Rezension 02/06

Leitfaden Ernährungsmedizin

Hervorgegangen aus der Diätetik bei internistischen Erkrankungen und bei Krankheiten im Säuglings- und Kindesalter, ist die Ernährungsmedizin zu einem eigenständigen Fach geworden, das sich sowohl präventiv als auch therapeutisch allen ernährungsassoziierten, d. h. in irgendeiner Form durch die Ernährung bedingten, von ihr abhängigen oder durch sie beeinflussbaren Erkrankungen widmet.

Fehlernährung infolge Mangels wie Überflusses, Änderungen der Arbeitsbedingungen und Lebensgewohnheiten sowie Zunahme der Lebenserwartung auf der einen Seite und der enorme Gewinn an Wissen und Zugang in der Biochemie, Molekularbiologie und -genetik bis hinab in den zellulären Bereich sowie an Kenntnissen von epidemiologischen, nutridynamischen und nutrikinetischen Zusammenhängen auf der anderen haben in nur zwei Jahrzehnten in der neuen Disziplin zu einem großen Lehrgebäude geführt.

Darauf in der Alltagspraxis schnell und gezielt zurückzugreifen, ist für Kliniker gleichermaßen schwer geworden wie für Ernährungsberater, die sich nicht mit akuten Ernährungsproblemen und -situationen konfrontiert sehen. Dem gemäß wäre ein kompakter Leitfaden der Ernährungsmedizin, der eine rasche Orientierung ermöglicht, hoch willkommen. Was die 4 Herausgeber mit an Aussagekraft und Informationsdichte recht unterschiedlichen Beiträgen von 46 Autoren zusammengestellt haben, ist trotz ersichtlich angestrebter Prägnanz allerdings mehr.

Herausgekommen ist mit knapp 900 Seiten am Ende nämlich ein Kompendium der gesamten heutigen Ernährungslehre. Zwar ist es recht übersichtlich und eingängig, aber ein zum unmittelbaren Handeln behilflicher Leitfaden im Taschenformat ist es nicht.

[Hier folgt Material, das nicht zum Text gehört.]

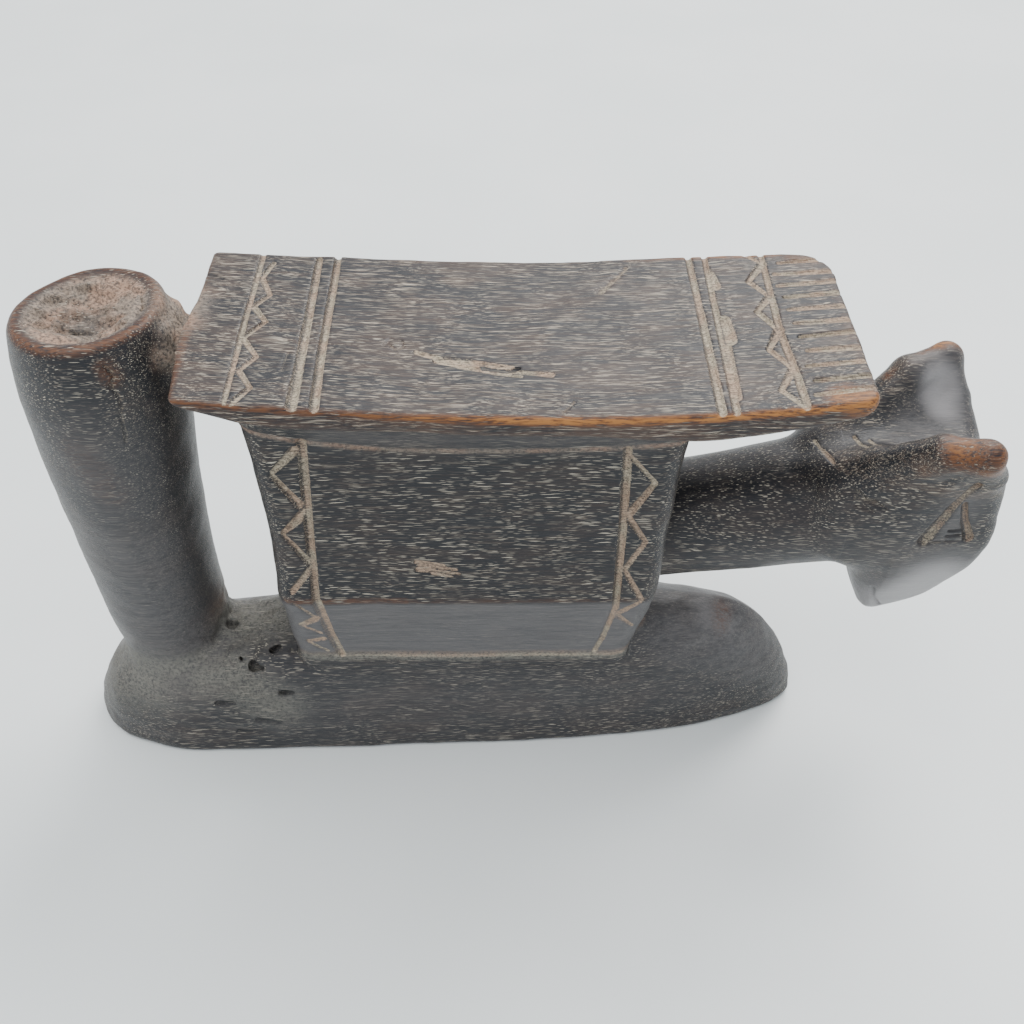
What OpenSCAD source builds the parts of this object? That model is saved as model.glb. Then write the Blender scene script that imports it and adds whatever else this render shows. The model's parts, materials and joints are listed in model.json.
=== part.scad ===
// Carved hardwood headrest: a saddle-shaped neck rest on a block, with a dished
// post at one end and an animal's neck and head at the other, on a long loaf base.
// The real object is one piece of wood. Each carved element is a solid of its own
// here, and neighbours meet face to face along the creases between them.
// X runs from the post to the head, Y from front to back, Z up from the floor.

/* [Neck rest] */
// Length of the neck rest along X
rest_length = 150; // [140:1:154]
// Depth of the neck rest along Y
rest_depth = 59; // [54:1:62]
// Height of the neck rest's two ends above the floor
rest_height = 135; // [133:0.5:137]
// How far the top dips in the middle of its length
saddle_dip = 3.8; // [2:0.2:5]
// Thickness of the neck rest in the middle
rest_thickness = 6.5; // [5.5:0.5:7.5]
// Thickness of the neck rest at its two ends
rest_tip_thickness = 2.5; // [2:0.5:3.5]
// Radius of the neck rest's corners in plan
rest_corner = 3; // [1:0.5:6]
// X of the middle of the neck rest
rest_x = 2.5; // [0:0.5:4]

/* [Support block] */
// X of the block's left face, on the post's side
block_left = -59; // [-61:0.5:-57]
// X of the block's right face, on the neck's side
block_right = 40.5; // [38:0.5:42]
// Depth of the block along Y
block_depth = 46; // [42:1:48]
// Height at which the sloping moulding under the rest begins
moulding_height = 116; // [112:1:119]
// Height of the fold below which the block is undercut
fold_height = 66; // [60:1:72]
// Height of the crease between block and base
crease_height = 40; // [36:1:42]
// Depth of the block at the crease
crease_depth = 38; // [37:0.5:40]
// How far the block's left end draws in below the fold
left_draw_in = 2; // [0:0.5:3]
// How far the block's right end draws in, down to the crease
right_draw_in = 6; // [2:0.5:7]

/* [Base] */
// Length of the base along X
base_length = 207.5; // [204:0.5:212]
// Greatest depth of the base along Y
base_depth = 41; // [39:0.5:44]
// Height of the base beside the block's left face
saddle_height = 38; // [36:0.5:39]
// Height of the mound beside the block's right face
mound_height = 44; // [42:0.5:48]

/* [Rear post] */
// Height of the post's rim above the floor
post_height = 139; // [136:0.5:142]
// X of the post's axis at floor level
post_foot_x = -92.3; // [-95:0.1:-91]
// How far the post leans away from the block, in degrees
post_lean = 1.6; // [0:0.1:2.5]
// Diameter of the post at its foot
post_foot_diameter = 31; // [29:0.5:32]
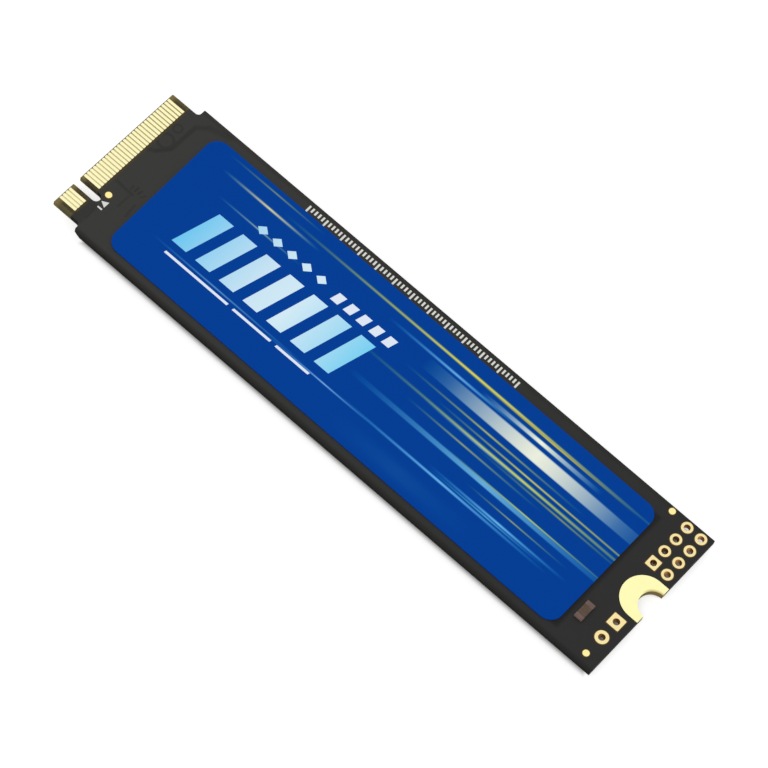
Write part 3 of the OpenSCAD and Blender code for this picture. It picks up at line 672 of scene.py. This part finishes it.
def ribbon(path, width):
    """Outline of a strip of one width along a path of (u, v) points: the points moved half a width to each
    side, square to the mean direction of the two stretches that meet there."""
    track = np.array(path, float) + [EDGE_X, 0]
    steps = np.diff(track, axis=0)
    steps /= np.linalg.norm(steps, axis=1)[:, None]
    ahead = np.vstack([steps, steps[-1:]])
    behind = np.vstack([steps[:1], steps])
    mean = ahead + behind
    mean /= np.linalg.norm(mean, axis=1)[:, None]
    square = np.stack([-mean[:, 1], mean[:, 0]], 1) / (mean * ahead).sum(1)[:, None]
    return [tuple(p) for p in np.vstack([track + square * width / 2, (track - square * width / 2)[::-1]])]


# %% [markdown]
# In place of any lettering the label carries a plain motif: a row of leaning bars that
# run from sky blue through near white and back, thin rules below and a few lozenges above.
# Screen ink stands about a hundredth of a millimetre proud of the film.

# %% Label motif
INK_MM = 0.012
BAR_COUNT, BAR_START, BAR_STEP = 7, 12.6, 3.55
BAR_LOW, BAR_WIDTH, BAR_HEIGHT, BAR_LEAN = -4.2, 2.15, 6.3, 1.6
BARS = [bar(BAR_START + i * BAR_STEP, BAR_LOW, BAR_WIDTH, BAR_HEIGHT, BAR_LEAN) for i in range(BAR_COUNT)]
RULE_LOW, RULE_HEIGHT, RULE_LEAN = -5.95, 0.32, 0.08
RULE_SPANS = ((13.0, 9.4), (23.2, 5.6), (29.6, 4.9))
RULES = [bar(u, RULE_LOW, length, RULE_HEIGHT, RULE_LEAN) for u, length in RULE_SPANS]
SHORT_START, SHORT_STEP, SHORT_BAR = 30.0, 1.9, (3.0, 1.1, 1.35, 0.35)
RULES += [bar(SHORT_START + i * SHORT_STEP, *SHORT_BAR) for i in range(5)]
LOZENGE_U, LOZENGE_V, LOZENGE_HALF_U, LOZENGE_HALF_V = np.arange(19.0, 28.0, 2.2), 4.1, 0.75, 0.65
LOZENGES = [[(x - LOZENGE_HALF_U, LOZENGE_V), (x, LOZENGE_V - LOZENGE_HALF_V),
             (x + LOZENGE_HALF_U, LOZENGE_V), (x, LOZENGE_V + LOZENGE_HALF_V)] for x in LOZENGE_U + EDGE_X]


def gradient_ink():
    """Screen ink whose colour runs along the card: sky blue, near white at the middle, sky blue again."""
    made, tree, shader, coords = new_material("gradient_screen_ink", "#D7F0FF", 0.45, specular=0.05)
    x, _, _ = place_mm(tree, coords)
    share = ramp(tree, maths(tree, "SUBTRACT", x, EDGE_X), 12.0, 39.0, "LINEAR")
    bands = add(tree, "ValToRGB", {"Fac": share})
    stops = bands.color_ramp.elements
    stops[0].color = linear("#62C8F4")
    stops[1].color = linear("#62CFF4")
    for middle, hex_colour in ((0.42, "#CFE9F7"), (0.58, "#D7EFFA")):
        stops.new(middle).color = linear(hex_colour)
    grain = noise(tree, coords, 0.10)
    tone = mix(tree, product(tree, grain, 0.06), bands.outputs["Color"], linear("#3C8FC8"))
    tree.links.new(tone, shader.inputs["Base Color"])
    bump(tree, shader, grain, 0.002)
    return made


label_ink = gradient_ink()
white_ink = mottled("white_label_ink", "#E8F0FA", "#B4C8E4", 0.35, 0.5, 0.09, 0.003, specular=0.1)
silk_ink = mottled("white_board_ink", "#E6E5DD", "#A6A59E", 0.45, 0.6, 0.09, 0.003, specular=0.2)

prisms("label_bars", BARS, LABEL_Z, INK_MM, label_ink)
prisms("label_rules", RULES, LABEL_Z, INK_MM, white_ink)
prisms("label_lozenges", LOZENGES, LABEL_Z, INK_MM, label_ink)
print("label motif:", len(BARS), "bars,", len(RULES), "rules,", len(LOZENGES), "lozenges")


# %% [markdown]
# The board's own print is white epoxy ink, laid on by jet after the mask. Here it is a
# plain scale of short strokes along one long edge and an arrow beside the key notch. On
# the chip side, angle marks show where each large package sits, as an assembler needs them.

# %% Board print
SILK_MM = 0.015
STROKE_COUNT, STROKE_START, STROKE_STEP, STROKE_WIDTH = 61, 20.6, 0.52, 0.24
STROKE_LOW, STROKE_LENGTH, SHORTER_BY, LONG_EVERY = 9.5, 0.92, 0.3, 5
strokes = []
for i in range(STROKE_COUNT):
    cut = SHORTER_BY * (i % LONG_EVERY > 0)
    strokes.append(bar(STROKE_START + i * STROKE_STEP, STROKE_LOW + cut, STROKE_WIDTH, STROKE_LENGTH - cut))
prisms("board_scale", strokes, TOP_Z, SILK_MM, silk_ink)
arrow = [[(EDGE_X + 3.7, -6.1), (EDGE_X + 4.5, -6.55), (EDGE_X + 4.5, -5.65)], bar(3.85, -7.0, 0.65, 0.2)]
prisms("board_arrow", arrow, TOP_Z, SILK_MM, silk_ink)

PACKAGES = ["controller_mould"] + sorted(name for name in frame["nodes"] if name.startswith("flash_mould"))
MARK_GAP, MARK_ARM, MARK_WIDTH = 0.22, 1.3, 0.12
angle_marks = []
for package in PACKAGES:
    low, high = (np.array(corner)[:2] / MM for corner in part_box(package))
    middle, half = (low + high) / 2 - [EDGE_X, 0], (high - low) / 2 + MARK_GAP
    for along, across in ((-1, -1), (1, -1), (1, 1), (-1, 1)):
        corner = middle + half * [along, across]
        ends = corner - [along * MARK_ARM, 0], corner - [0, across * MARK_ARM]
        angle_marks.append(ribbon([ends[0], corner, ends[1]], MARK_WIDTH))
prisms("package_marks", angle_marks, UNDER_Z - SILK_MM, SILK_MM, silk_ink)
print("board print:", len(strokes), "strokes,", len(angle_marks), "angle marks")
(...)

Da zur Prävention auch die Ernährung des noch oder scheinbar noch Gesunden gehört und gleichermaßen Integration wie Interdisziplinarität als Ziele ausgewiesen sind, wird auf 181 Seiten Basiswissen der Ernährungsphysiologie, der Lebensmittelkunde, der Lebensmittelhygiene und der Lebensmitteltoxikologie voran gestellt. Ihm folgen 75 Seiten, auf denen unter „Ernährungsformen“ die Vollwert-Ernährung und alternative Kostformen sowie als „populär“ betrachtete Reduktions- und Außenseiterdiäten einschließlich „Krebsdiäten“(!) abgehandelt werden, ehe auf Seite 260 mit der Anamnese und Diagnostik zum eigentlichen medizinischen Teil übergegangen wird.

Die erfreulich weit gegliederten Ausführungen sind mäßig kritisch, meist nicht differenziert genug und häufig konjunktivisch formuliert. Algorithmisch offenbar erwartete Bewertungen sind selten eindeutig und definitiv. Warum Außenseiter- und reine Spekulationsdiäten oder die mikrobiologische Therapie so eingehend besprochen werden, wohingegen weitgehend akzeptierte Kostformen wie die mediterrane (bei bioaktiven Substanzen!) nur anekdotische Erwähnung finden, ist bei der betonten Berufung auf evidenzbasierte Medizin nicht verständlich.

Dass der erste Versuch eines solchen Buches nicht widerspruchsfrei gelingt (z. B. karzinogenes Risiko und antikanzerogene Wirkung von Carotinoiden, S. 83) und Aktualität nicht in jedem Fall gewährleistet ist (z. B. Annullierung der deutschen Dreifachregel für Nährstoffanreicherungen [S. 134] durch den EUGH oder Ernährungspyramide der DGE) kann dagegen wohl nicht erwartet werden. Bei allem schuldigen Respekt vor der Gesamtleistung: Weniger wäre mehr gewesen.

Berthold Gaßmann, Nuthetal

Koula-Jenik, H.; Kraft, M.; Miko, M.; Schulz R.-J. (Hrsg.): Leitfaden Ernährungsmedizin. 896 S. zahlreiche Tabellarien und Literaturzitate. Elsevier GmbH, Urban & Fischer Verlag, München 2006, 49,95 €.